Repeat all of the records verbatim.

(Data for this exercise)
--- Begin ---

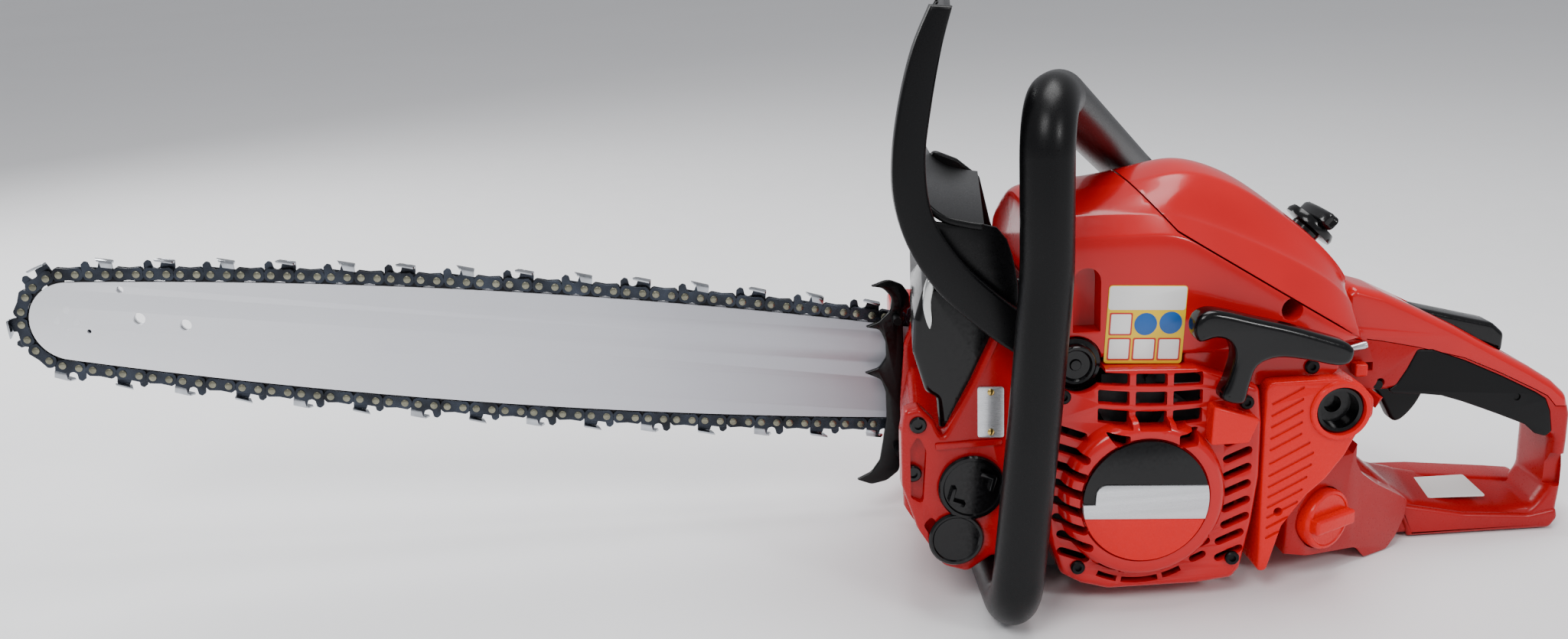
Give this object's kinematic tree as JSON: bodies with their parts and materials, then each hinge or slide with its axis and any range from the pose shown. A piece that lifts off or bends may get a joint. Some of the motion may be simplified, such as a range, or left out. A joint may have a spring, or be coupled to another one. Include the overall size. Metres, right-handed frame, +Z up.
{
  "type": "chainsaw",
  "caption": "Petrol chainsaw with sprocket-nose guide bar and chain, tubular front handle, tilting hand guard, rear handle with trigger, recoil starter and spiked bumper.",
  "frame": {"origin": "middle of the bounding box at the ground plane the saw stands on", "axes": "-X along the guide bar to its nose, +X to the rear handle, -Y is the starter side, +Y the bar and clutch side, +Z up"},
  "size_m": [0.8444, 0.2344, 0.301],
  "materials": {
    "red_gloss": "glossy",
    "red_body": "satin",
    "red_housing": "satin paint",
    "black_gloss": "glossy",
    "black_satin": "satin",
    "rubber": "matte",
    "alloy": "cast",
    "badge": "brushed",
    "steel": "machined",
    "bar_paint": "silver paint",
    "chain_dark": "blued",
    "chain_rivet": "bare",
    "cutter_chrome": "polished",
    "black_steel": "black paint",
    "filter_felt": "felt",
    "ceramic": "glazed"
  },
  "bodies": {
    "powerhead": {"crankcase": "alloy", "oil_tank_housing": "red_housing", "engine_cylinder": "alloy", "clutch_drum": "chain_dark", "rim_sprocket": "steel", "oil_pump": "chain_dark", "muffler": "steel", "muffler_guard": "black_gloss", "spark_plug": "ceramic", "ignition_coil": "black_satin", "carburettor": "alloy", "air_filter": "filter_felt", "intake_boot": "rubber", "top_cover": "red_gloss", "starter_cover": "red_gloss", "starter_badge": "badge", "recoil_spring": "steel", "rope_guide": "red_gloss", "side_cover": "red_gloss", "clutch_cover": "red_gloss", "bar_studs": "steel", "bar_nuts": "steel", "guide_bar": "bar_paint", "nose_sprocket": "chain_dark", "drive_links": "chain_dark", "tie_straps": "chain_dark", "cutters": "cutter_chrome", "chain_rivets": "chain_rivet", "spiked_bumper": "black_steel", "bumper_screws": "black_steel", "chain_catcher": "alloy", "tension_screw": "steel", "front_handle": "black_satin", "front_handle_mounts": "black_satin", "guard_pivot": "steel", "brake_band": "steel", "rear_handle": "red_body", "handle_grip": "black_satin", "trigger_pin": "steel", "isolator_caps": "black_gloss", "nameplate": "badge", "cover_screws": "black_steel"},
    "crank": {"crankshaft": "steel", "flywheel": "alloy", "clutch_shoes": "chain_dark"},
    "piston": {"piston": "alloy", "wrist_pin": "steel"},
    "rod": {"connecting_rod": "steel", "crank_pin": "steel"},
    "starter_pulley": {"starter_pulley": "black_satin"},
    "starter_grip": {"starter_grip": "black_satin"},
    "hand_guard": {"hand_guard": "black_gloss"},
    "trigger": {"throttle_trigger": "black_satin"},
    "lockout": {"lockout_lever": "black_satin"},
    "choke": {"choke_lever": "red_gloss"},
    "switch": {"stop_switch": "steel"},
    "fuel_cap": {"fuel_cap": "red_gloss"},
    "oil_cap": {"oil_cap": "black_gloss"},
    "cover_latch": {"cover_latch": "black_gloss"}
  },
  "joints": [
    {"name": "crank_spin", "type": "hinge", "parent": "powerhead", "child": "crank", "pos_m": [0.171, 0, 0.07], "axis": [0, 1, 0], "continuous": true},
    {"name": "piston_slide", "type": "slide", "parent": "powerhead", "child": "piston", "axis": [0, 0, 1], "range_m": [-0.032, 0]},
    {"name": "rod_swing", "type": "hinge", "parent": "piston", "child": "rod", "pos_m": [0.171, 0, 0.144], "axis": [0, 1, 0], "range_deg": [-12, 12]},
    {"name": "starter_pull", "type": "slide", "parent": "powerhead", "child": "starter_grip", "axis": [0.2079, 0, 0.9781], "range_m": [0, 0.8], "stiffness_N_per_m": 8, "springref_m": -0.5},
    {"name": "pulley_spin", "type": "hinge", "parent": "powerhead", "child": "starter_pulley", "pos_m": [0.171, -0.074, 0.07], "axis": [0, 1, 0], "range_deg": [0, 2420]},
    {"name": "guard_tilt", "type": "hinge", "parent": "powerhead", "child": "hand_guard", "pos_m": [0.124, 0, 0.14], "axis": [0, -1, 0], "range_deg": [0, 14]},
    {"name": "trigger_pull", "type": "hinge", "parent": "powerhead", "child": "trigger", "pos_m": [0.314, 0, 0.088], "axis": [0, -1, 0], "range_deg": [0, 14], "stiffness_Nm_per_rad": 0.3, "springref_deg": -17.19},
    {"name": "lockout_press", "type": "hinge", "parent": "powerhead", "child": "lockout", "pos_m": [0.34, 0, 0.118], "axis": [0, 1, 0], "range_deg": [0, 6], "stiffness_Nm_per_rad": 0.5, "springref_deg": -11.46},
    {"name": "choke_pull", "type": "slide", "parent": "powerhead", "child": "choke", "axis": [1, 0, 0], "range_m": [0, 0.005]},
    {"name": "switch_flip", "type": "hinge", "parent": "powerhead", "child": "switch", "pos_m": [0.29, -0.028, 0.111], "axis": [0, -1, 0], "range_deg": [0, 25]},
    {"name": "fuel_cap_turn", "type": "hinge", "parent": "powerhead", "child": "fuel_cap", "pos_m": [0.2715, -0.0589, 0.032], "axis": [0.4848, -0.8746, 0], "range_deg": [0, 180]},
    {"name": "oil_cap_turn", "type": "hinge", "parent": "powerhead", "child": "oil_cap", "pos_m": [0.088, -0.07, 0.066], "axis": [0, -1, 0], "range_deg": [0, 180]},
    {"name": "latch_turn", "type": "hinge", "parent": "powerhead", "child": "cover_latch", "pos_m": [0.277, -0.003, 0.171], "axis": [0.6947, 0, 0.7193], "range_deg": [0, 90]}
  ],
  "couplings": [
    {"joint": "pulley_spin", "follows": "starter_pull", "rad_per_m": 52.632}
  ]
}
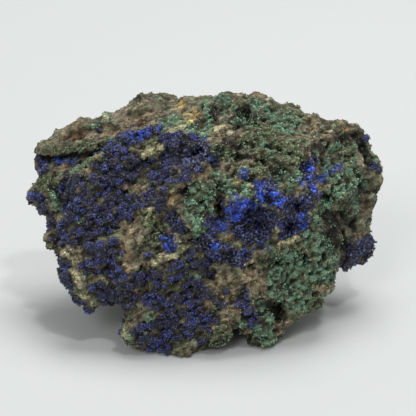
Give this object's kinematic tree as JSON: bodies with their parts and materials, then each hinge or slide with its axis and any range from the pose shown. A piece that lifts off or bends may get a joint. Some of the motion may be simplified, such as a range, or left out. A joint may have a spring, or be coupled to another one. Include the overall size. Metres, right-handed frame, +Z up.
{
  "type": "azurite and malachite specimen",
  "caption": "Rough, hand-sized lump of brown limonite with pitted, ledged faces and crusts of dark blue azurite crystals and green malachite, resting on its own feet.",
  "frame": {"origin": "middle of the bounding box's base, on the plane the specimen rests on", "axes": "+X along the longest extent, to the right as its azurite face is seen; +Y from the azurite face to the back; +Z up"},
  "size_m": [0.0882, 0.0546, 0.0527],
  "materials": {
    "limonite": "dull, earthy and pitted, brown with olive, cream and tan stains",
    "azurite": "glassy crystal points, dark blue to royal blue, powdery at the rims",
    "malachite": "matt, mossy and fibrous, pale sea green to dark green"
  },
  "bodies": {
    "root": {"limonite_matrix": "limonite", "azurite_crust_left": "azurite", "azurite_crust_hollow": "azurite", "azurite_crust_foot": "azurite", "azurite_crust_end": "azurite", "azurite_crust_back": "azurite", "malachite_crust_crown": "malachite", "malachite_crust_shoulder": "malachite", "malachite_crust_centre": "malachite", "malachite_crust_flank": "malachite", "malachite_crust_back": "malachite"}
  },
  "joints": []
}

--- End ---

(Correct output)
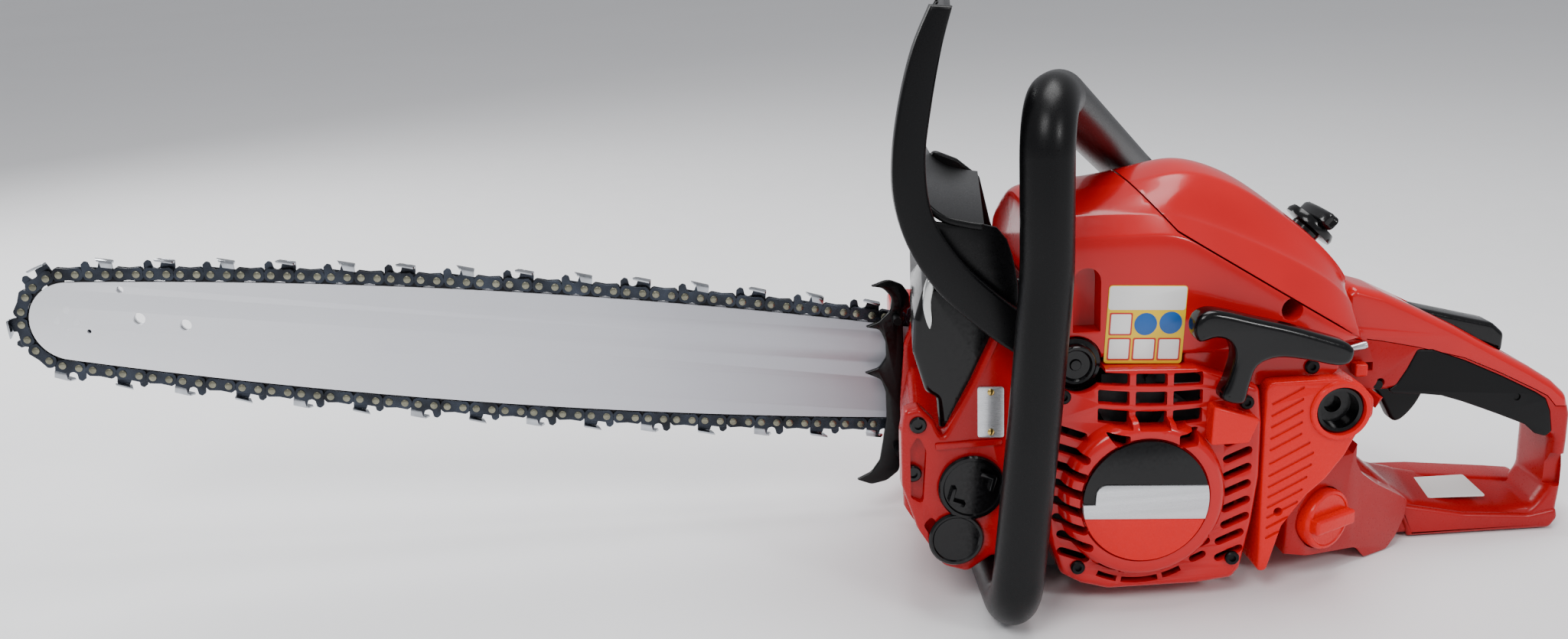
Give this object's kinematic tree as JSON: bodies with their parts and materials, then each hinge or slide with its axis and any range from the pose shown. A piece that lifts off or bends may get a joint. Some of the motion may be simplified, such as a range, or left out. A joint may have a spring, or be coupled to another one. Include the overall size. Metres, right-handed frame, +Z up.
{
  "type": "chainsaw",
  "caption": "Petrol chainsaw with sprocket-nose guide bar and chain, tubular front handle, tilting hand guard, rear handle with trigger, recoil starter and spiked bumper.",
  "frame": {"origin": "middle of the bounding box at the ground plane the saw stands on", "axes": "-X along the guide bar to its nose, +X to the rear handle, -Y is the starter side, +Y the bar and clutch side, +Z up"},
  "size_m": [0.8444, 0.2344, 0.301],
  "materials": {
    "red_gloss": "glossy",
    "red_body": "satin",
    "red_housing": "satin paint",
    "black_gloss": "glossy",
    "black_satin": "satin",
    "rubber": "matte",
    "alloy": "cast",
    "badge": "brushed",
    "steel": "machined",
    "bar_paint": "silver paint",
    "chain_dark": "blued",
    "chain_rivet": "bare",
    "cutter_chrome": "polished",
    "black_steel": "black paint",
    "filter_felt": "felt",
    "ceramic": "glazed"
  },
  "bodies": {
    "powerhead": {"crankcase": "alloy", "oil_tank_housing": "red_housing", "engine_cylinder": "alloy", "clutch_drum": "chain_dark", "rim_sprocket": "steel", "oil_pump": "chain_dark", "muffler": "steel", "muffler_guard": "black_gloss", "spark_plug": "ceramic", "ignition_coil": "black_satin", "carburettor": "alloy", "air_filter": "filter_felt", "intake_boot": "rubber", "top_cover": "red_gloss", "starter_cover": "red_gloss", "starter_badge": "badge", "recoil_spring": "steel", "rope_guide": "red_gloss", "side_cover": "red_gloss", "clutch_cover": "red_gloss", "bar_studs": "steel", "bar_nuts": "steel", "guide_bar": "bar_paint", "nose_sprocket": "chain_dark", "drive_links": "chain_dark", "tie_straps": "chain_dark", "cutters": "cutter_chrome", "chain_rivets": "chain_rivet", "spiked_bumper": "black_steel", "bumper_screws": "black_steel", "chain_catcher": "alloy", "tension_screw": "steel", "front_handle": "black_satin", "front_handle_mounts": "black_satin", "guard_pivot": "steel", "brake_band": "steel", "rear_handle": "red_body", "handle_grip": "black_satin", "trigger_pin": "steel", "isolator_caps": "black_gloss", "nameplate": "badge", "cover_screws": "black_steel"},
    "crank": {"crankshaft": "steel", "flywheel": "alloy", "clutch_shoes": "chain_dark"},
    "piston": {"piston": "alloy", "wrist_pin": "steel"},
    "rod": {"connecting_rod": "steel", "crank_pin": "steel"},
    "starter_pulley": {"starter_pulley": "black_satin"},
    "starter_grip": {"starter_grip": "black_satin"},
    "hand_guard": {"hand_guard": "black_gloss"},
    "trigger": {"throttle_trigger": "black_satin"},
    "lockout": {"lockout_lever": "black_satin"},
    "choke": {"choke_lever": "red_gloss"},
    "switch": {"stop_switch": "steel"},
    "fuel_cap": {"fuel_cap": "red_gloss"},
    "oil_cap": {"oil_cap": "black_gloss"},
    "cover_latch": {"cover_latch": "black_gloss"}
  },
  "joints": [
    {"name": "crank_spin", "type": "hinge", "parent": "powerhead", "child": "crank", "pos_m": [0.171, 0, 0.07], "axis": [0, 1, 0], "continuous": true},
    {"name": "piston_slide", "type": "slide", "parent": "powerhead", "child": "piston", "axis": [0, 0, 1], "range_m": [-0.032, 0]},
    {"name": "rod_swing", "type": "hinge", "parent": "piston", "child": "rod", "pos_m": [0.171, 0, 0.144], "axis": [0, 1, 0], "range_deg": [-12, 12]},
    {"name": "starter_pull", "type": "slide", "parent": "powerhead", "child": "starter_grip", "axis": [0.2079, 0, 0.9781], "range_m": [0, 0.8], "stiffness_N_per_m": 8, "springref_m": -0.5},
    {"name": "pulley_spin", "type": "hinge", "parent": "powerhead", "child": "starter_pulley", "pos_m": [0.171, -0.074, 0.07], "axis": [0, 1, 0], "range_deg": [0, 2420]},
    {"name": "guard_tilt", "type": "hinge", "parent": "powerhead", "child": "hand_guard", "pos_m": [0.124, 0, 0.14], "axis": [0, -1, 0], "range_deg": [0, 14]},
    {"name": "trigger_pull", "type": "hinge", "parent": "powerhead", "child": "trigger", "pos_m": [0.314, 0, 0.088], "axis": [0, -1, 0], "range_deg": [0, 14], "stiffness_Nm_per_rad": 0.3, "springref_deg": -17.19},
    {"name": "lockout_press", "type": "hinge", "parent": "powerhead", "child": "lockout", "pos_m": [0.34, 0, 0.118], "axis": [0, 1, 0], "range_deg": [0, 6], "stiffness_Nm_per_rad": 0.5, "springref_deg": -11.46},
    {"name": "choke_pull", "type": "slide", "parent": "powerhead", "child": "choke", "axis": [1, 0, 0], "range_m": [0, 0.005]},
    {"name": "switch_flip", "type": "hinge", "parent": "powerhead", "child": "switch", "pos_m": [0.29, -0.028, 0.111], "axis": [0, -1, 0], "range_deg": [0, 25]},
    {"name": "fuel_cap_turn", "type": "hinge", "parent": "powerhead", "child": "fuel_cap", "pos_m": [0.2715, -0.0589, 0.032], "axis": [0.4848, -0.8746, 0], "range_deg": [0, 180]},
    {"name": "oil_cap_turn", "type": "hinge", "parent": "powerhead", "child": "oil_cap", "pos_m": [0.088, -0.07, 0.066], "axis": [0, -1, 0], "range_deg": [0, 180]},
    {"name": "latch_turn", "type": "hinge", "parent": "powerhead", "child": "cover_latch", "pos_m": [0.277, -0.003, 0.171], "axis": [0.6947, 0, 0.7193], "range_deg": [0, 90]}
  ],
  "couplings": [
    {"joint": "pulley_spin", "follows": "starter_pull", "rad_per_m": 52.632}
  ]
}
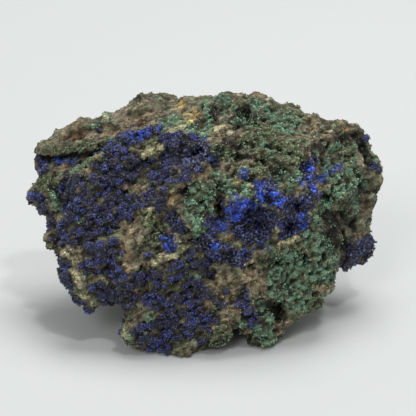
Give this object's kinematic tree as JSON: bodies with their parts and materials, then each hinge or slide with its axis and any range from the pose shown. A piece that lifts off or bends may get a joint. Some of the motion may be simplified, such as a range, or left out. A joint may have a spring, or be coupled to another one. Include the overall size. Metres, right-handed frame, +Z up.
{
  "type": "azurite and malachite specimen",
  "caption": "Rough, hand-sized lump of brown limonite with pitted, ledged faces and crusts of dark blue azurite crystals and green malachite, resting on its own feet.",
  "frame": {"origin": "middle of the bounding box's base, on the plane the specimen rests on", "axes": "+X along the longest extent, to the right as its azurite face is seen; +Y from the azurite face to the back; +Z up"},
  "size_m": [0.0882, 0.0546, 0.0527],
  "materials": {
    "limonite": "dull, earthy and pitted, brown with olive, cream and tan stains",
    "azurite": "glassy crystal points, dark blue to royal blue, powdery at the rims",
    "malachite": "matt, mossy and fibrous, pale sea green to dark green"
  },
  "bodies": {
    "root": {"limonite_matrix": "limonite", "azurite_crust_left": "azurite", "azurite_crust_hollow": "azurite", "azurite_crust_foot": "azurite", "azurite_crust_end": "azurite", "azurite_crust_back": "azurite", "malachite_crust_crown": "malachite", "malachite_crust_shoulder": "malachite", "malachite_crust_centre": "malachite", "malachite_crust_flank": "malachite", "malachite_crust_back": "malachite"}
  },
  "joints": []
}